Strategic referring physician relationships.
Referral patterns are built on trust and feedback. Academic centers are notorious for losing patients in their system. Once a patient is referred to an AMC, the community urologist or surgeon often stops receiving updates. Your competitive edge is the closed feedback loop.
- Immediate intake. Notify the referring physician the moment the patient is scheduled.
- Live updates. Provide a portal or a direct line for real-time treatment status, not a fax three weeks after the fact.
- The hand-back. Explicitly transition the patient back to the referring physician the moment the radiation course is complete. You are a partner, not a competitor.
Referral received
Day 0 · 09:14
Patient contacted, consult booked
Day 0 · 14:02
Consult complete · plan: 5-fraction SBRT
Day 2
Simulation and contouring complete
Day 4
First treatment delivered
Day 7
Course complete · hand-back to referring MD
Day 12
Pick your battles.

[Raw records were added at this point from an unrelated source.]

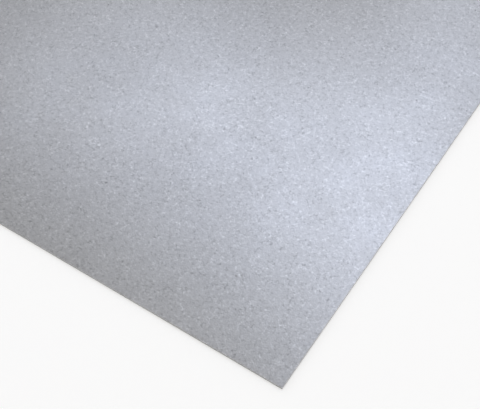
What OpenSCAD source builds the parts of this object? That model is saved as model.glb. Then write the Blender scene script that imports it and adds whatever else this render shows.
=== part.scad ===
// Flat galvanized steel sheet, cut to size on a guillotine shear.
//
// One piece of rolled steel. It lies on z = 0 with its origin at the middle of
// the underside, its length along X and its width along Y. A shear leaves the
// same four bands on every edge, from the face the blade entered downwards:
// a small rollover, a bright band where the blade cut, a rougher band where the
// steel broke away at a slant, and the sharp lower corner.

/* [Sheet] */
// Length of the sheet
sheet_length = 500; // [100:10:2000]
// Width of the sheet
sheet_width = 250; // [50:10:1000]
// Thickness of the sheet, with its zinc coating
sheet_thickness = 1; // [0.5:0.1:3]

/* [Sheared edge, as a percentage of the thickness] */
// Radius that the blade rolls the upper edge to
rollover_share = 12; // [5:1:25]
// Depth that the blade cuts before the steel breaks
cut_share = 45; // [30:1:60]
// Gap between the two blades, which is how far the break slants inwards
blade_gap_share = 8; // [3:1:15]

/* [Hidden] */

percent = sheet_thickness / 100;
rollover_radius = rollover_share * percent;
break_height = (100 - cut_share) * percent;
break_slant = blade_gap_share * percent;

// Facets of a full circle, so that a rolled edge has a quarter of them
rollover_facets = 48;

// The sheet's outline seen from one end: its width across, its thickness up
module sheared_section(width) {
  // everything between the two rollovers, down to the underside's sharp corners
  polygon([
    [-width / 2 + break_slant, 0],
    [width / 2 - break_slant, 0],
    [width / 2, break_height],
    [width / 2, sheet_thickness - rollover_radius],
    [width / 2 - rollover_radius, sheet_thickness],
    [-width / 2 + rollover_radius, sheet_thickness],
    [-width / 2, sheet_thickness - rollover_radius],
    [-width / 2, break_height],
  ]);
  // the rollovers themselves
  for (side = [-1, 1])
    translate([side * (width / 2 - rollover_radius), sheet_thickness - rollover_radius])
      circle(r = rollover_radius, $fn = rollover_facets);
}

// A bar of that outline along X, longer than it is needed
module sheared_across_width() {
  bar_length = sheet_length + 2 * sheet_thickness;
  translate([-bar_length / 2, 0, 0])
    rotate([90, 0, 90])
      linear_extrude(height = bar_length)
        sheared_section(sheet_width);
}

// The same along Y, for the two short edges
module sheared_across_length() {
  bar_length = sheet_width + 2 * sheet_thickness;
  translate([0, bar_length / 2, 0])
    rotate([90, 0, 0])
      linear_extrude(height = bar_length)
        sheared_section(sheet_length);
}

// Two pairs of parallel cuts, so the corners come out square and sharp
module galvanized_sheet() {
  color([0.71, 0.72, 0.75])
    intersection() {
      sheared_across_width();
      sheared_across_length();
    }
}

galvanized_sheet();
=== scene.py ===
"""A flat galvanized steel sheet on a pale studio floor, laid out as a Blender add-on.

Lengths are in metres. The sheet lies on z = 0, with its length along X and its width along Y.
"""

import math

import bmesh
import bpy
from bpy.props import FloatProperty, FloatVectorProperty, PointerProperty, StringProperty
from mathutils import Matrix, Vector


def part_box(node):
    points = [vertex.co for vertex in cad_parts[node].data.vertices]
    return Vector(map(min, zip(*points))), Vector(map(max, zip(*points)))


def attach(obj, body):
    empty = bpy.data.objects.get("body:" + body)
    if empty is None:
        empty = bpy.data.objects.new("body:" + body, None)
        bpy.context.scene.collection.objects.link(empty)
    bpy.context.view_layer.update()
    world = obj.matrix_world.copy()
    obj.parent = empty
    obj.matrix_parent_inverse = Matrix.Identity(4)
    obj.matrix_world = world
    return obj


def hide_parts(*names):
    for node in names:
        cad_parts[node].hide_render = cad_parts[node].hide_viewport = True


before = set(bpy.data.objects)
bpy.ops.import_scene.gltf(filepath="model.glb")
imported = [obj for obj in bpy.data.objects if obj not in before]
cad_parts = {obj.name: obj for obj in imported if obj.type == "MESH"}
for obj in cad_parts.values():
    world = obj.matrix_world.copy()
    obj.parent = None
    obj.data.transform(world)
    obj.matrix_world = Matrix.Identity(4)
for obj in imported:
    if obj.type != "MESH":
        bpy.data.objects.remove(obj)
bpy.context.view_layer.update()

bl_info = {
    "name": "Galvanized Steel Sheet",
    "version": (1, 0, 0),
    "blender": (4, 5, 0),
    "location": "View3D > Sidebar > Sheet",
    "description": "Cuts a flat galvanized steel sheet, gives it its zinc finish and lights it",
    "category": "Object",
}

NODE = "galvanized_sheet"
LOW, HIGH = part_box(NODE)
MM = 0.001


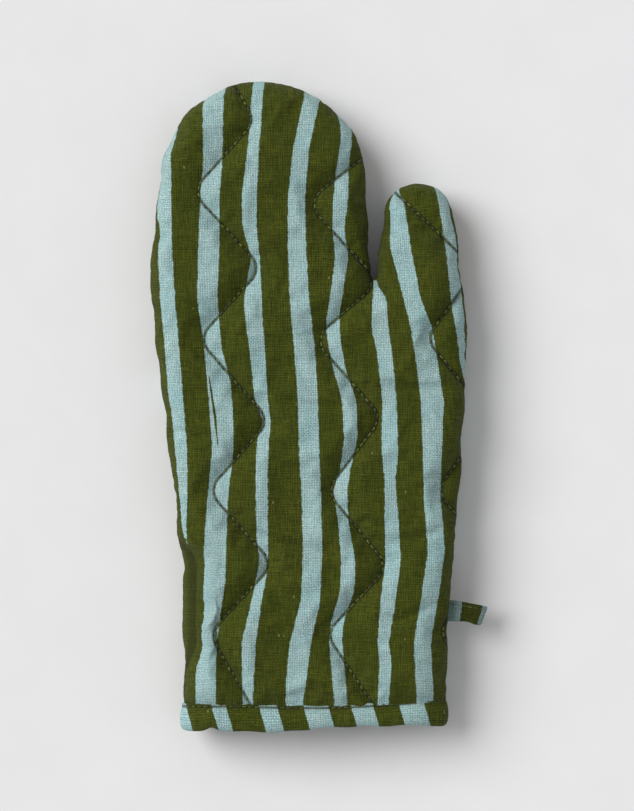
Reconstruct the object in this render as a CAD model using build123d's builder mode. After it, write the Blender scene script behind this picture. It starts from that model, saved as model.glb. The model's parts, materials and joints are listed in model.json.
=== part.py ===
from build123d import *
import os

# Quilted oven mitt, lying flat on its back panel.
# +X is the thumb side, +Y points to the fingertips, +Z is the front panel.
# The origin is on the table, under the middle of the overall box.

# Overall shape
THICKNESS = 34.0
EDGE_RADIUS = 15.0
CUFF_END = -165.0
MID_HEIGHT = THICKNESS / 2

# Wall layers, from outside to inside
OUTER = 1.0
PADDING = 4.4
LINING = 0.8
WALL = OUTER + PADDING + LINING

# Binding tape folded round the mouth of the cuff
BINDING_WIDTH = 12.4
TAPE = 0.8
SQUEEZED_OUTER = TAPE + OUTER
SQUEEZED_LINING = WALL - TAPE + 0.2
SQUEEZED_PADDING = SQUEEZED_LINING - LINING

# Sewing
THREAD_WIDTH = 0.9
THREAD_DEPTH = 0.45
SEAM_ALLOWANCE = 6.0
SEAM_THICKNESS = 3.0
TOPSTITCH_INSET = 1.4

# Quilting waves: the turning points of the three lines, fingertips to cuff
WAVE_RADIUS = 10.0
WAVES = [
    [(-48.0, 170.0), (-31.0, 144.5), (-62.0, 107.5), (-29.0, 69.5), (-60.5, 34.5),
     (-25.0, -6.5), (-56.0, -42.5), (-23.5, -79.5), (-55.0, -114.5), (-24.0, -165.0)],
    [(40.0, 140.0), (-3.5, 102.5), (30.0, 63.0), (-1.5, 34.0), (32.0, -4.5),
     (4.0, -42.5), (35.0, -80.5), (4.0, -114.5), (38.0, -165.0)],
    [(25.0, 121.5), (79.5, 70.0), (54.5, 34.0), (84.0, -5.0), (60.0, -42.5),
     (88.0, -79.5), (60.0, -113.5), (92.0, -165.0)],
]
STITCHED_INSET = 4.0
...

Buy what your market lacks.
You do not need every piece of equipment in the catalog. You need the technology your local market lacks. Three investments tend to clear the ROI hurdle for a regional practice without committing to a one hundred and fifty million dollar proton vault.
- Specialized SBRT and SRS. A LINAC optimized for high-dose, short-course treatments of lung and brain disease. You can treat high-acuity cases at a fraction of the capital cost of a proton beam.
- Theranostics and RPT. A dedicated hot lab for radiopharmaceuticals lets you capture the metastatic market that AMCs often struggle to manage efficiently.
- Advanced PET/CT. High-resolution imaging is the engine of radiation oncology. The best scanner in a fifty-mile radius makes you the diagnostic gold standard for your local peers.
| Investment | CAPEX | Utilization | Payback | Profile |
|---|---|---|---|---|
| Specialized SBRT/SRS LINAC | $4–6M | High | 3–4 yrs | Efficiency |
| Theranostics hot lab | $1.5–3M | High | 2–3 yrs | Efficiency |
| Advanced PET/CT | $2–3M | High | 3–5 yrs | Efficiency |
| Single-room proton vault | $40–60M | Moderate | 10–15 yrs | Prestige |
| Multi-room proton center | $120–180M | Variable | 15+ yrs | Prestige |
Own the bread and butter.
Do not try to be the world leader in rare pediatric neuroblastoma. Be the undisputed regional expert in the three sites that drive most radiation volume: prostate, breast, and lung.
Build a center of excellence around each of these indications. Optimize the workflow, hire specialized nurses, and market directly to the local population. When someone in your county is diagnosed with breast cancer, your name should be the first one their primary care physician mentions, not a hedged alternative to the university hospital.
| Dimension | Academic medical center | Regional practice |
|---|---|---|
| Decision speed | Months · committee-based | Days · partnership |
| Patient access | 6–8 weeks to first treatment | 1–2 weeks to first treatment |
| Parking and entry | Central garage · long walk | Front door · suburban site |
| Provider continuity | Rotational · residents and fellows | Consistent · same MD and staff |
| Referring physician feedback | Low · fragmented | High · direct loop |
Agility is the asset the AMC cannot buy.
The AMC will always have more grant money and more letterhead. What it does not have is the ability to make a decision in a week, start a patient in ten days, and call the referring doctor on day one. Those are the assets a regional radiation oncology practice already owns. The question is whether the operating model is built to use them.
A note on the numbers
Time-to-treatment ranges, ROI estimates, and operational benchmarks are operator-grade approximations drawn from public references and our own advisory engagements. They are intended to frame the strategic conversation, not to substitute for a site-specific market and feasibility analysis.